The line prosecutors or a higher-up DOJ official could still legally come to court under AG Bondi’s authority, with Habba in effect recusing herself and not putting her name and title on any filings, Brann said.
“The Court sees no reason why AUSAs acting directly under the delegated authority of Ms. Bondi, or possibly another Department of Justice official with sufficient authority to extend Ms. Bondi’s powers to AUSAs in New Jersey, would need to be disqualified,” he explained. “Moreover, so long as it is clear that they are acting under Ms. Bondi’s—and not Ms. Habba’s—authority (essentially a temporary recusal until this matter is resolved), there would appear to be no issue with all of District of New Jersey’s AUSAs moving prosecutions forward now.”
Along the way, even as the judge blasted as “misplaced” the Girauds’ challenge of Habba’s authority for relying on U.S. District Judge Aileen Cannon’s Appointments Clause-based dismissal of special counsel Jack Smith’s Mar-a-Lago prosecution of Trump, Brann also had some stern words for the DOJ.
The judge noted that he had ordered both the defendants and the DOJ to submit briefs under the assumption that Habba was unlawfully appointed, yet the DOJ included an argument that said Habba was lawfully appointed one way or another.
Recall that in order to keep Habba as acting U.S. attorney Trump pulled her nomination. Habba resigned before her acting 120-day stint technically expired and before her first assistant Desiree Leigh Grace’s appointment by court as U.S. attorney became effective.

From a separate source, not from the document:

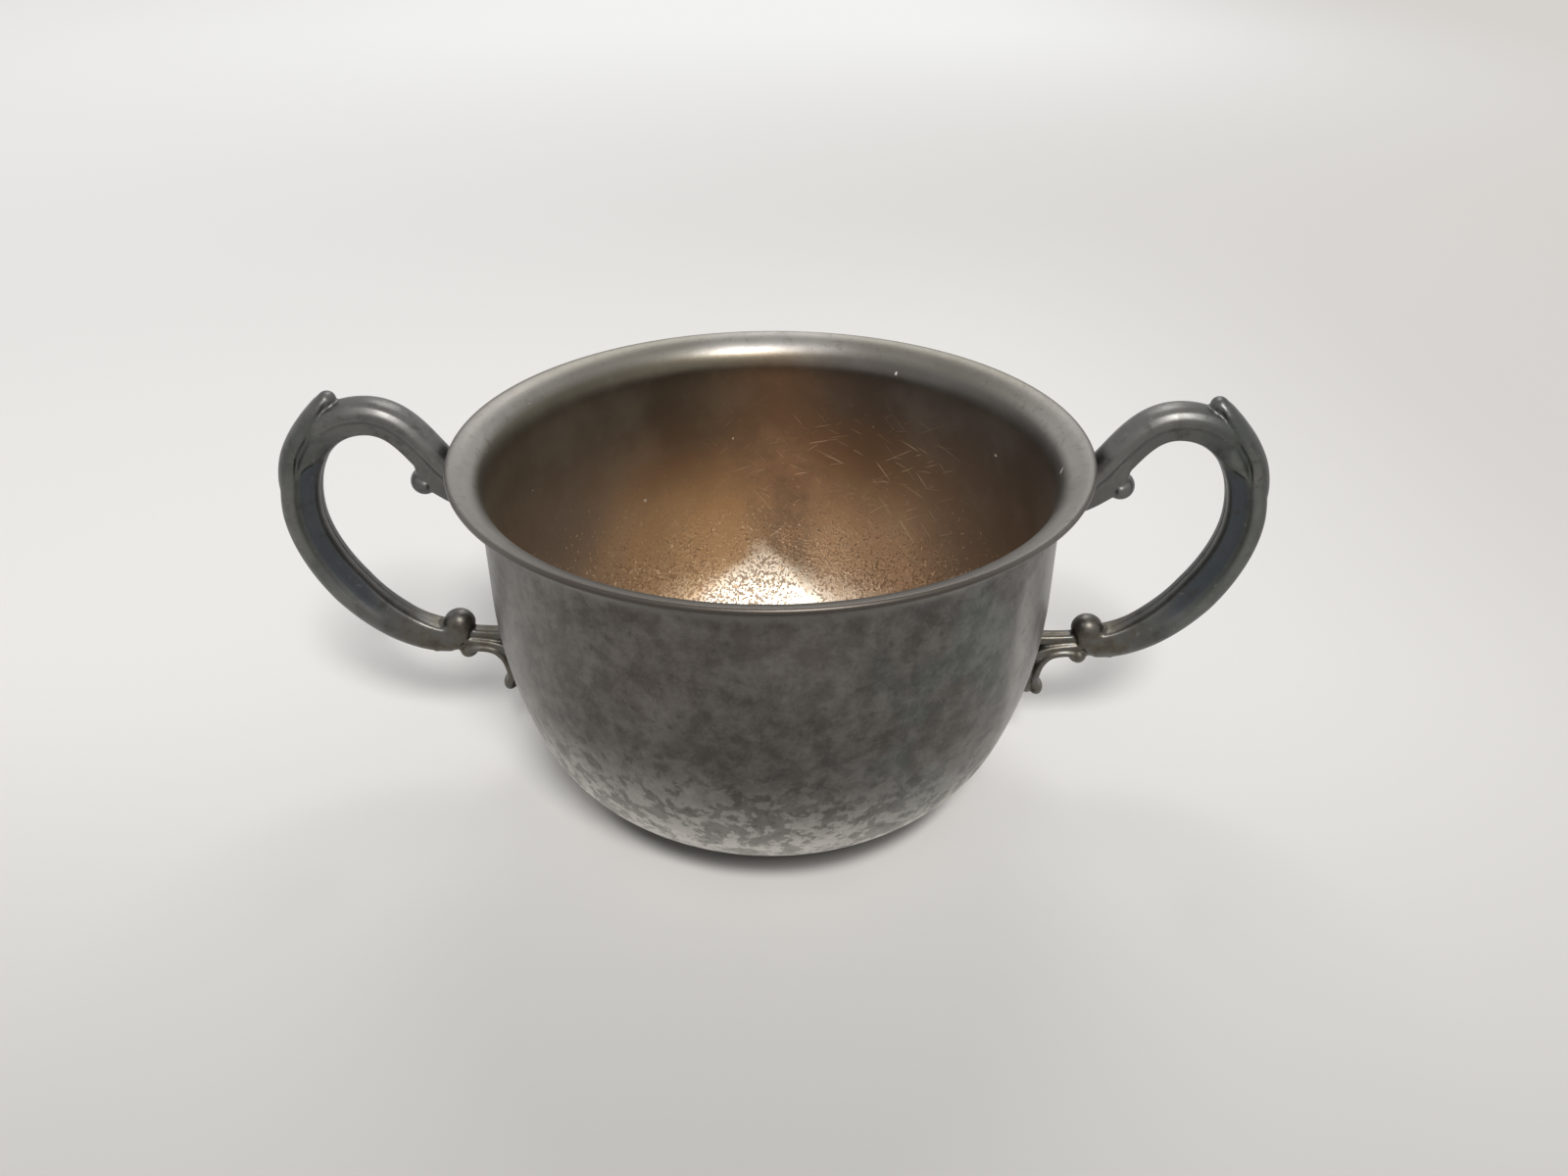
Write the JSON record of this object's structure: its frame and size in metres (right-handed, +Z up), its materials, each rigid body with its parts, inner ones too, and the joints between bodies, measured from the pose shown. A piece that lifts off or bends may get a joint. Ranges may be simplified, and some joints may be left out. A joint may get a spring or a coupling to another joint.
{
  "type": "communion chalice",
  "caption": "Two-handled communion cup with a spun bowl, an everted lip, a gilt inside and cast scroll handles soldered to its sides.",
  "frame": {"origin": "centre of the base, on the surface that the cup stands on", "axes": "+Z up along the bowl's axis, the two handles lie along X, and the side that is looked at faces -Y"},
  "size_m": [0.1666, 0.105, 0.0716],
  "materials": {
    "bowl_plate": "tarnished silver plate outside and gold wash inside, satin",
    "handle_casting": "darkly tarnished silver plate, satin",
    "solder": "dull grey, plated over"
  },
  "bodies": {
    "root": {"bowl_shell": "bowl_plate", "right_handle_front": "handle_casting", "right_handle_back": "handle_casting", "left_handle_front": "handle_casting", "left_handle_back": "handle_casting", "right_upper_solder": "solder", "right_lower_solder": "solder", "left_upper_solder": "solder", "left_lower_solder": "solder"}
  },
  "joints": []
}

Bondi promptly fired Grace and then reinstalled Habba, citing the Federal Vacancies Reform Act when naming Habba first assistant in the U.S. attorney’s office. At the same time, just in case anyone questioned that legal authority, Habba was named a “Special Attorney to the United States Attorney General” under a federal statute governing the commission of special attorneys, giving her the power to act as a U.S. attorney through another means.
Brann said the DOJ violated his order by citing the latter authority in support of Habba, putting the proverbial “cart before the horse.”
“The Government’s argument to the contrary puts the cart before the horse. It argues that no remedy is available to the Girauds by simply rejecting the premise—which I ordered them to assume—that Ms. Habba has been illegally appointed, instead contending that she is legally exercising the powers of the United States Attorney through a delegation of the Attorney General’s power to conduct and supervise ‘all litigation to which the United States . . . is a party’ as a ‘Special Attorney’ or in her role as the First Assistant United States Attorney,” he wrote.
“But that is explicitly a merits argument: the Girauds are only entitled to no remedy if the Court finds that Ms. Habba’s appointment as a Special Attorney is valid or that Ms. Bondi can delegate a First Assistant a level of authority commensurate with the United States Attorney’s,” Brann continued. “Because it violates my Order, I do not consider the argument at this stage.”
The judge added that the DOJ’s maneuvering has “extreme implications that it openly embraces,” making a full briefing and oral argument on the “completely novel question” appropriate.
“[B]y using the Special Attorney designation and delegation, Ms. Habba may exercise all of the powers of the United States Attorney without being subject to any of the statutory limitations on that office,” Brann wrote, summarizing the DOJ’s argument. “Whether the Attorney General may statutorily or constitutionally delegate all of the powers of a specific office created by separate statute and constrained by its own statutory limitations in order to evade those limitations is a completely novel question, and one that inherently implicates the Appointments Clause and thus the merits of the Girauds’ motion. I defer resolving it until it has been fully briefed.”